[Stated problem]:
Copy out, exactly and without additions, the lines from the one that contains "Continue the three.js" to the one that contains "cad_parts[member].parent = rigid_bodies[body]", both ends included.

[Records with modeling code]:
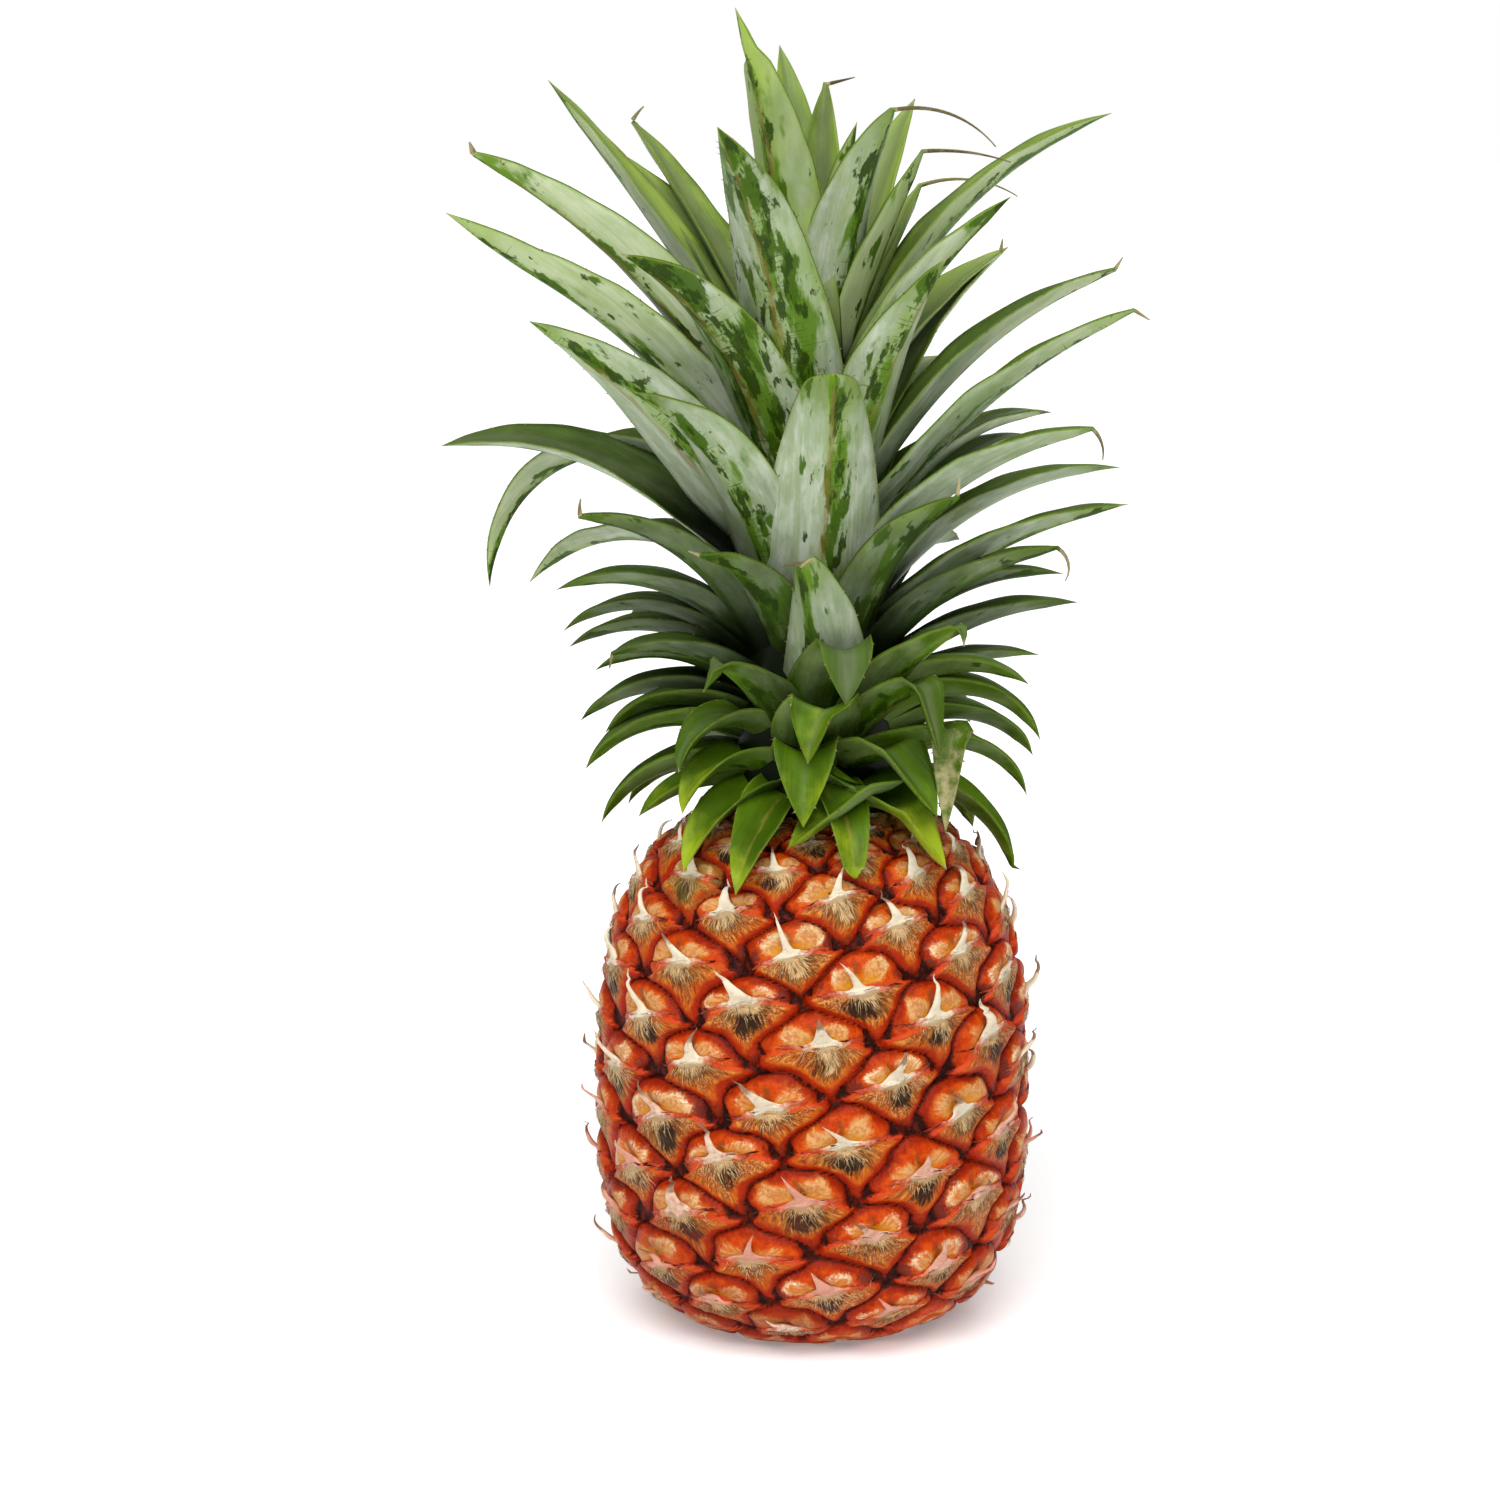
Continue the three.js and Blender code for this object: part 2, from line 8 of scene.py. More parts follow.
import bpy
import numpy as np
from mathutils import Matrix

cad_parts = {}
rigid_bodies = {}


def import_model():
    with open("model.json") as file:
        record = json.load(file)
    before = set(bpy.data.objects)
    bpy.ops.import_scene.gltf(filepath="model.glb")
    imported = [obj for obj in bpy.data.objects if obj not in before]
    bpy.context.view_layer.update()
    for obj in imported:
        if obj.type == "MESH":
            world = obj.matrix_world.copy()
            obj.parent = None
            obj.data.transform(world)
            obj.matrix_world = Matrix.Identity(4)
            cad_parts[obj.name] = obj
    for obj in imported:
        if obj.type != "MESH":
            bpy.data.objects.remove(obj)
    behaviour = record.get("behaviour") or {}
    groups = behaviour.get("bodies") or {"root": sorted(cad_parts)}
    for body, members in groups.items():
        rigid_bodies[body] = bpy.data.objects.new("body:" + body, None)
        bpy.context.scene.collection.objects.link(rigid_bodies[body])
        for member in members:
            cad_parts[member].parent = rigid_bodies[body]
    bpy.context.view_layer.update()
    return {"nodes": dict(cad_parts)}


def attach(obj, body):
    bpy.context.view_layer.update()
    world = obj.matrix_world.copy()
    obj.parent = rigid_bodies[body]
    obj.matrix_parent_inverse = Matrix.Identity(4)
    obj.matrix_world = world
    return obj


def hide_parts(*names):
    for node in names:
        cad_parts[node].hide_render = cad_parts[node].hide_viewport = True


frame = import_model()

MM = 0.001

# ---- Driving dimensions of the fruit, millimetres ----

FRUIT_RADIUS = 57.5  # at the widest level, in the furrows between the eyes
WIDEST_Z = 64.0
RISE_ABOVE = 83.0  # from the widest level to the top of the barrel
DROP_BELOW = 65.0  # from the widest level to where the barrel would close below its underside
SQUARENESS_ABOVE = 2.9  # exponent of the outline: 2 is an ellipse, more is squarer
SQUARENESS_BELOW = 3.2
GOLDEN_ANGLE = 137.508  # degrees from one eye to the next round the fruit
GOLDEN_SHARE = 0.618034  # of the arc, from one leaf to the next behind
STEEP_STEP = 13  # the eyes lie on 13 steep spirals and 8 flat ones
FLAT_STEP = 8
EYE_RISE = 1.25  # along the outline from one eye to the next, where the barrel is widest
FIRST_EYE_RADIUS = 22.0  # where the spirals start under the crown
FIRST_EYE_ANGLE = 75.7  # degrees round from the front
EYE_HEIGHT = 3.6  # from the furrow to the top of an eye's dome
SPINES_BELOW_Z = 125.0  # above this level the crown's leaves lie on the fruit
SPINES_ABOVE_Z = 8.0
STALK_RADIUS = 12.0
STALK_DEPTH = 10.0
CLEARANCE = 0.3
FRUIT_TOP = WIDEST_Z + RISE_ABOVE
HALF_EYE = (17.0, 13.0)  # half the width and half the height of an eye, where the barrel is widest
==
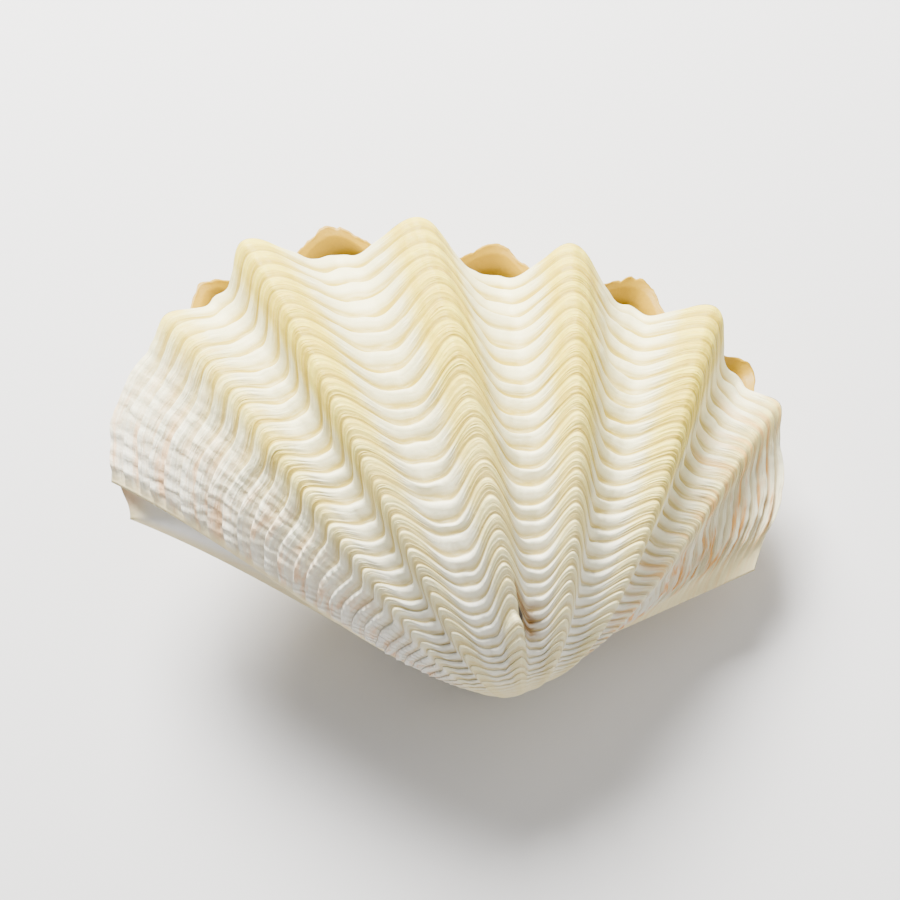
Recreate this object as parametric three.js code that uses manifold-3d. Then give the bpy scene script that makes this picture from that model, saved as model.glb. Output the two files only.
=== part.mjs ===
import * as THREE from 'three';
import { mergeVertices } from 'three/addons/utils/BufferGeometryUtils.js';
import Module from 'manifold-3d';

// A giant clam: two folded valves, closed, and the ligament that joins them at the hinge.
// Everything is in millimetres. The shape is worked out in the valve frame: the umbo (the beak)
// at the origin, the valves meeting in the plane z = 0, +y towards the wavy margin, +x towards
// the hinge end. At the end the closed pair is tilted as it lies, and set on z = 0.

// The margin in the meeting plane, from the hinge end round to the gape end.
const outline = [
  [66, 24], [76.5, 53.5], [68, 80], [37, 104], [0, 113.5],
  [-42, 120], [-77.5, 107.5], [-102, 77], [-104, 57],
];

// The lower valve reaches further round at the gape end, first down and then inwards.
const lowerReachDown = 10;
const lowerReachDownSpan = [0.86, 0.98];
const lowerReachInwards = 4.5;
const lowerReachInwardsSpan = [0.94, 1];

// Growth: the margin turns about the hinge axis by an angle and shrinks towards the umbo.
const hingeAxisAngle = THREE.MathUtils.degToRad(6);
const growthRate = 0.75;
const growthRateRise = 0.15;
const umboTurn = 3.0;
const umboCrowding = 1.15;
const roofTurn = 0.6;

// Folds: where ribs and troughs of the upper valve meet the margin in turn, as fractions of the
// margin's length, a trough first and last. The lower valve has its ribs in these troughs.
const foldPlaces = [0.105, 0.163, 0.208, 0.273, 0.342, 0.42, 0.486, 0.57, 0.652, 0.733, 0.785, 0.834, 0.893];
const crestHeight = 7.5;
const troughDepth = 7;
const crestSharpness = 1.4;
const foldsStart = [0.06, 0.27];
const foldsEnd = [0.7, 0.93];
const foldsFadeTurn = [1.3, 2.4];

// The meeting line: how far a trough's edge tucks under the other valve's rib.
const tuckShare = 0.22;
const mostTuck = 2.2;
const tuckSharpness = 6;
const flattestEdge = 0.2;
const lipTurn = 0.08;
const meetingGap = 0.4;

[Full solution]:
Continue the three.js and Blender code for this object: part 2, from line 8 of scene.py. More parts follow.
import bpy
import numpy as np
from mathutils import Matrix

cad_parts = {}
rigid_bodies = {}


def import_model():
    with open("model.json") as file:
        record = json.load(file)
    before = set(bpy.data.objects)
    bpy.ops.import_scene.gltf(filepath="model.glb")
    imported = [obj for obj in bpy.data.objects if obj not in before]
    bpy.context.view_layer.update()
    for obj in imported:
        if obj.type == "MESH":
            world = obj.matrix_world.copy()
            obj.parent = None
            obj.data.transform(world)
            obj.matrix_world = Matrix.Identity(4)
            cad_parts[obj.name] = obj
    for obj in imported:
        if obj.type != "MESH":
            bpy.data.objects.remove(obj)
    behaviour = record.get("behaviour") or {}
    groups = behaviour.get("bodies") or {"root": sorted(cad_parts)}
    for body, members in groups.items():
        rigid_bodies[body] = bpy.data.objects.new("body:" + body, None)
        bpy.context.scene.collection.objects.link(rigid_bodies[body])
        for member in members:
            cad_parts[member].parent = rigid_bodies[body]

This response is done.